What you have to do:
Your task is to copy the stretch of lines in the records below that begins with the line containing "inner_solids = [solid" and ends with the line containing "obj.parent = None", exactly as written, with nothing added.

Records with modeling code:
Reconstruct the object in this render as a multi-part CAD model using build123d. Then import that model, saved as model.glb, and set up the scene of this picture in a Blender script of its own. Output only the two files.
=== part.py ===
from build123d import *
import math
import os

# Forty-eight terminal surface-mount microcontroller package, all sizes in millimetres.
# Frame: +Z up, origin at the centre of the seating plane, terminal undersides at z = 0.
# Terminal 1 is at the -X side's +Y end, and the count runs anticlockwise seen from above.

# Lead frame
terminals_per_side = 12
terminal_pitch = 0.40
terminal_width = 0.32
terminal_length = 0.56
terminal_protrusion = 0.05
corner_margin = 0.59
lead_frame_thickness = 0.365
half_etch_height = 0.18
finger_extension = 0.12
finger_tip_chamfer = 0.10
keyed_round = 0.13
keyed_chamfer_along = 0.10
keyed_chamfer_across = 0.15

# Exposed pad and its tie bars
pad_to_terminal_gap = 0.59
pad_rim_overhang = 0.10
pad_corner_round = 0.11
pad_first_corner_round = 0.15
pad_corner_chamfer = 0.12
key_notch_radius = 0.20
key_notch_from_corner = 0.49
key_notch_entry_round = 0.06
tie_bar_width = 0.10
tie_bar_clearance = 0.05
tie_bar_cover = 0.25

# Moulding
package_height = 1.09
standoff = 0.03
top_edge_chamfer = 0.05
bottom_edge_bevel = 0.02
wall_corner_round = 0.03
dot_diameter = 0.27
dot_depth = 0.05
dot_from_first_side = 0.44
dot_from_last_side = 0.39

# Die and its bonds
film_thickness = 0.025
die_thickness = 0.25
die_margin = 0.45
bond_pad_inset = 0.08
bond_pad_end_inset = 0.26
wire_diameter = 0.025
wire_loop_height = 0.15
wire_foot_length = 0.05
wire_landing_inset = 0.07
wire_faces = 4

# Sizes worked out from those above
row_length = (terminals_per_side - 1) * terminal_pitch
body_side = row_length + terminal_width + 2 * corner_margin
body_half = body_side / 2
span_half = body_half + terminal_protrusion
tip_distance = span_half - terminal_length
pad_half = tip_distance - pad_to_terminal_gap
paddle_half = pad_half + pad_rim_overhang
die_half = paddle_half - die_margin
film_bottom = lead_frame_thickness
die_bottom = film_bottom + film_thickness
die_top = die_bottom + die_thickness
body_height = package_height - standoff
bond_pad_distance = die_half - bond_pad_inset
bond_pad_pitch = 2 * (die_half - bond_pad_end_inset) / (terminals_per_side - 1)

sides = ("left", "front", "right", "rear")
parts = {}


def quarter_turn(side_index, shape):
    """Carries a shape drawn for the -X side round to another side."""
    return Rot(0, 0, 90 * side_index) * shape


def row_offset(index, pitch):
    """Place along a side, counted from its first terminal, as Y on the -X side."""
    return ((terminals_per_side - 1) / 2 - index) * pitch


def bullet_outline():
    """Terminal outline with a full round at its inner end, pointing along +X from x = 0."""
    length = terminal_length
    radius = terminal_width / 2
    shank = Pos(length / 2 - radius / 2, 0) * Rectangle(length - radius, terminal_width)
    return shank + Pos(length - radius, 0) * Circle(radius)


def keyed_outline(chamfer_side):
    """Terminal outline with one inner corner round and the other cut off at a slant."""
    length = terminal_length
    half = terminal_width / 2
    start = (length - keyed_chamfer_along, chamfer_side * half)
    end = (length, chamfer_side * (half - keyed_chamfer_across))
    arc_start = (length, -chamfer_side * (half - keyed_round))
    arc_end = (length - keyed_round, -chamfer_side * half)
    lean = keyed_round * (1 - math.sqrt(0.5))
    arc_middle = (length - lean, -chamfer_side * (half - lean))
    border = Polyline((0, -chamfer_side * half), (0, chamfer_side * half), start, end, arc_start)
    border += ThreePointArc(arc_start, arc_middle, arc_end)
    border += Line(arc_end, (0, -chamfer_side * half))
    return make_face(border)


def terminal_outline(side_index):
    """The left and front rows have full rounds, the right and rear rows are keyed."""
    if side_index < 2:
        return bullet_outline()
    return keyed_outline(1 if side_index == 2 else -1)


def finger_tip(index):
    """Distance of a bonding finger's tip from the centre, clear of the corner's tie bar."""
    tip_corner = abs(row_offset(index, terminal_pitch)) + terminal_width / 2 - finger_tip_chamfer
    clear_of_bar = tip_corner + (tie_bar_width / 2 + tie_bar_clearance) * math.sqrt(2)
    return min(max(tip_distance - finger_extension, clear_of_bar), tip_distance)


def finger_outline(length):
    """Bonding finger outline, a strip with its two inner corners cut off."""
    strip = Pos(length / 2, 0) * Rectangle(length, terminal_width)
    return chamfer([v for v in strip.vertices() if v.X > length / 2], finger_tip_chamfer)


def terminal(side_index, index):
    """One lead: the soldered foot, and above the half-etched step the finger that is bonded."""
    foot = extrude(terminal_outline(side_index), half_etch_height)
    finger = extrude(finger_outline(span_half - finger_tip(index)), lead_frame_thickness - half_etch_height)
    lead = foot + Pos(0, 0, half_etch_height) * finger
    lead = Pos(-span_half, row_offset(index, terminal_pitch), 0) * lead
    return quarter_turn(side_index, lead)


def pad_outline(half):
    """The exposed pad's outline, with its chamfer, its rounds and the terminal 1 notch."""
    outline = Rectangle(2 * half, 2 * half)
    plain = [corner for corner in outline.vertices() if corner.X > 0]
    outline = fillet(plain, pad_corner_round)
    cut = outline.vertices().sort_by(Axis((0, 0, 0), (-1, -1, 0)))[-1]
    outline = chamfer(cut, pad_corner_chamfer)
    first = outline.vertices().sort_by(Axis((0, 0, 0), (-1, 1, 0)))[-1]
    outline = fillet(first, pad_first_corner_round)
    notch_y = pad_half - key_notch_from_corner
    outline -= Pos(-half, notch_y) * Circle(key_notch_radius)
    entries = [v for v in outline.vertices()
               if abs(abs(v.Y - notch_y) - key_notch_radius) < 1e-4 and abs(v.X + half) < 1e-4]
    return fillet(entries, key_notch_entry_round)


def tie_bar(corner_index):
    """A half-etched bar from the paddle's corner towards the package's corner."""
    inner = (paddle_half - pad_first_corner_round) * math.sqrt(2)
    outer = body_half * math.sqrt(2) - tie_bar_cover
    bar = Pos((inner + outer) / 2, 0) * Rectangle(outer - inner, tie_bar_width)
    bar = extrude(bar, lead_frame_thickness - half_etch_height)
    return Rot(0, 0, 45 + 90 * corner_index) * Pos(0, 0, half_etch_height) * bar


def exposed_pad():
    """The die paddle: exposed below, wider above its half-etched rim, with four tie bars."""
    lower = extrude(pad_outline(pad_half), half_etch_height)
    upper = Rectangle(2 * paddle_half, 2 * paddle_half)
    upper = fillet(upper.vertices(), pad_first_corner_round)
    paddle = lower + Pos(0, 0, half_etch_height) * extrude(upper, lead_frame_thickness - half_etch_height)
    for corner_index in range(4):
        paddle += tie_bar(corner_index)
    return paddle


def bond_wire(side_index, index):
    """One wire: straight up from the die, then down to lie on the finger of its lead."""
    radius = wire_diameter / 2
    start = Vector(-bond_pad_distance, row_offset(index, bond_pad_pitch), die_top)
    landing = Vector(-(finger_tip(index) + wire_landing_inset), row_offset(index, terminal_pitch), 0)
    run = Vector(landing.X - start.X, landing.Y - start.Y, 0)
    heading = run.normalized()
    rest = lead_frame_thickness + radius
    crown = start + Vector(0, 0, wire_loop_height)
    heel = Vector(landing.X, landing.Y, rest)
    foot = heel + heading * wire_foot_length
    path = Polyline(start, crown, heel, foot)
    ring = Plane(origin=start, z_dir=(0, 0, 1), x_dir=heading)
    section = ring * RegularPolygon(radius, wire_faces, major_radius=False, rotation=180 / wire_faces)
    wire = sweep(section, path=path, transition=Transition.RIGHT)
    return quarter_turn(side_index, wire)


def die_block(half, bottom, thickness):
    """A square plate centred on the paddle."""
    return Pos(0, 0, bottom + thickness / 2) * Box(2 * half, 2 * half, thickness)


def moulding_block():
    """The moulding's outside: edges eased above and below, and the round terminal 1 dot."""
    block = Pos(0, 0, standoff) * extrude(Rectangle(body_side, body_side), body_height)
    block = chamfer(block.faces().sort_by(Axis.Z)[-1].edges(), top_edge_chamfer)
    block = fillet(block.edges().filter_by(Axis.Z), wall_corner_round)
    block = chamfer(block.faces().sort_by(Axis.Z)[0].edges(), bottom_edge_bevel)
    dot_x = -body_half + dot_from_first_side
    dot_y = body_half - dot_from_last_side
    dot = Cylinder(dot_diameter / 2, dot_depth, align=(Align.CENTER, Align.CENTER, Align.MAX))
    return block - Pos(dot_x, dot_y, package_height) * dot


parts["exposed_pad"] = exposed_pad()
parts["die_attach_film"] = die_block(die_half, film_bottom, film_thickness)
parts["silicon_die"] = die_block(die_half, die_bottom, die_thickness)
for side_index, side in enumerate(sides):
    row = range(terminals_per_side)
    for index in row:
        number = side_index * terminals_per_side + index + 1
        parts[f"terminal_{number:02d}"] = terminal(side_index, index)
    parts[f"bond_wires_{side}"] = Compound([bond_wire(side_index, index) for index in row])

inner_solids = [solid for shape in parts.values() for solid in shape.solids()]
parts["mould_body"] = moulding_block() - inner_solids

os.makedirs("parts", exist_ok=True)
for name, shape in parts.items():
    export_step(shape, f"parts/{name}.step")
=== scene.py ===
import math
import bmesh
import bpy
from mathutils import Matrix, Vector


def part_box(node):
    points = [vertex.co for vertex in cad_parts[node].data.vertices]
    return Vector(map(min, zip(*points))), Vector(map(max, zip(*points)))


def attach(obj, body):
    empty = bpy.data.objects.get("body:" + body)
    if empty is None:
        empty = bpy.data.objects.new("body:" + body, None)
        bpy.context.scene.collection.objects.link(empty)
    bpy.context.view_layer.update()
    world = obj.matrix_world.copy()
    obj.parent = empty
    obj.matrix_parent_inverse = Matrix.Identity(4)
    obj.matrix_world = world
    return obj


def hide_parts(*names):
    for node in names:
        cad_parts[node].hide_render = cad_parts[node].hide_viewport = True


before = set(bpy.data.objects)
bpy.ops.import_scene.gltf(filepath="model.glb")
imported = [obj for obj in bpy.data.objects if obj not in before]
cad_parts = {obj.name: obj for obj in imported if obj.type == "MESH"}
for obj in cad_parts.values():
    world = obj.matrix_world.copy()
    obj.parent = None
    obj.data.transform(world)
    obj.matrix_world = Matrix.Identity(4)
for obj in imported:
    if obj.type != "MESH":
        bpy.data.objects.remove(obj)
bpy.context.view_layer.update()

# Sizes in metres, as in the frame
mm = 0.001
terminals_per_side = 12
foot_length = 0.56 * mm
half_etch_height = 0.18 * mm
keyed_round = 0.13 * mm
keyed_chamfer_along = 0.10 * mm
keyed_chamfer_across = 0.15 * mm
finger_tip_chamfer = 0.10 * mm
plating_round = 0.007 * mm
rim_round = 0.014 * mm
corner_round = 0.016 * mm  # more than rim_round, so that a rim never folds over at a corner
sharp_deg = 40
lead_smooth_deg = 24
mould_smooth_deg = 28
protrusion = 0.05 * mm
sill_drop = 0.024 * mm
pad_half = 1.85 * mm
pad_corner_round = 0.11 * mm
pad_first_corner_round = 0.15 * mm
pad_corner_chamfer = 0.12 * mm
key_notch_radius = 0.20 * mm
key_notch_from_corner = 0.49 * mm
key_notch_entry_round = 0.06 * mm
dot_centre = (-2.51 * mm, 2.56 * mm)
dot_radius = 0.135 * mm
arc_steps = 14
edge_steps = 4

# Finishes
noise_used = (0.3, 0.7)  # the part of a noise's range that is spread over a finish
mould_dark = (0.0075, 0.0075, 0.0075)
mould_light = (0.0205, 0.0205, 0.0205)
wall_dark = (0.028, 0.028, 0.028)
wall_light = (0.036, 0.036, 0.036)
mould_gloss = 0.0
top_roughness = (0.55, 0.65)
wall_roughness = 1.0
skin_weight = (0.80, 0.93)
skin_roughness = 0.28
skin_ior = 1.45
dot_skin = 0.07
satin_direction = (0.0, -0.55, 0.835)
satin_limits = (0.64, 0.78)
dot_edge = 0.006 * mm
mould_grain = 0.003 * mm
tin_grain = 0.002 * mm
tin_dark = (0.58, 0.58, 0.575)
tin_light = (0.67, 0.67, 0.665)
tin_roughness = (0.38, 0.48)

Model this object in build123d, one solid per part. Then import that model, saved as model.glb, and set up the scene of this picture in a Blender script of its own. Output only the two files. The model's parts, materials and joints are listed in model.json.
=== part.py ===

Reply:
inner_solids = [solid for shape in parts.values() for solid in shape.solids()]
parts["mould_body"] = moulding_block() - inner_solids

os.makedirs("parts", exist_ok=True)
for name, shape in parts.items():
    export_step(shape, f"parts/{name}.step")
=== scene.py ===
import math
import bmesh
import bpy
from mathutils import Matrix, Vector


def part_box(node):
    points = [vertex.co for vertex in cad_parts[node].data.vertices]
    return Vector(map(min, zip(*points))), Vector(map(max, zip(*points)))


def attach(obj, body):
    empty = bpy.data.objects.get("body:" + body)
    if empty is None:
        empty = bpy.data.objects.new("body:" + body, None)
        bpy.context.scene.collection.objects.link(empty)
    bpy.context.view_layer.update()
    world = obj.matrix_world.copy()
    obj.parent = empty
    obj.matrix_parent_inverse = Matrix.Identity(4)
    obj.matrix_world = world
    return obj


def hide_parts(*names):
    for node in names:
        cad_parts[node].hide_render = cad_parts[node].hide_viewport = True


before = set(bpy.data.objects)
bpy.ops.import_scene.gltf(filepath="model.glb")
imported = [obj for obj in bpy.data.objects if obj not in before]
cad_parts = {obj.name: obj for obj in imported if obj.type == "MESH"}
for obj in cad_parts.values():
    world = obj.matrix_world.copy()
    obj.parent = None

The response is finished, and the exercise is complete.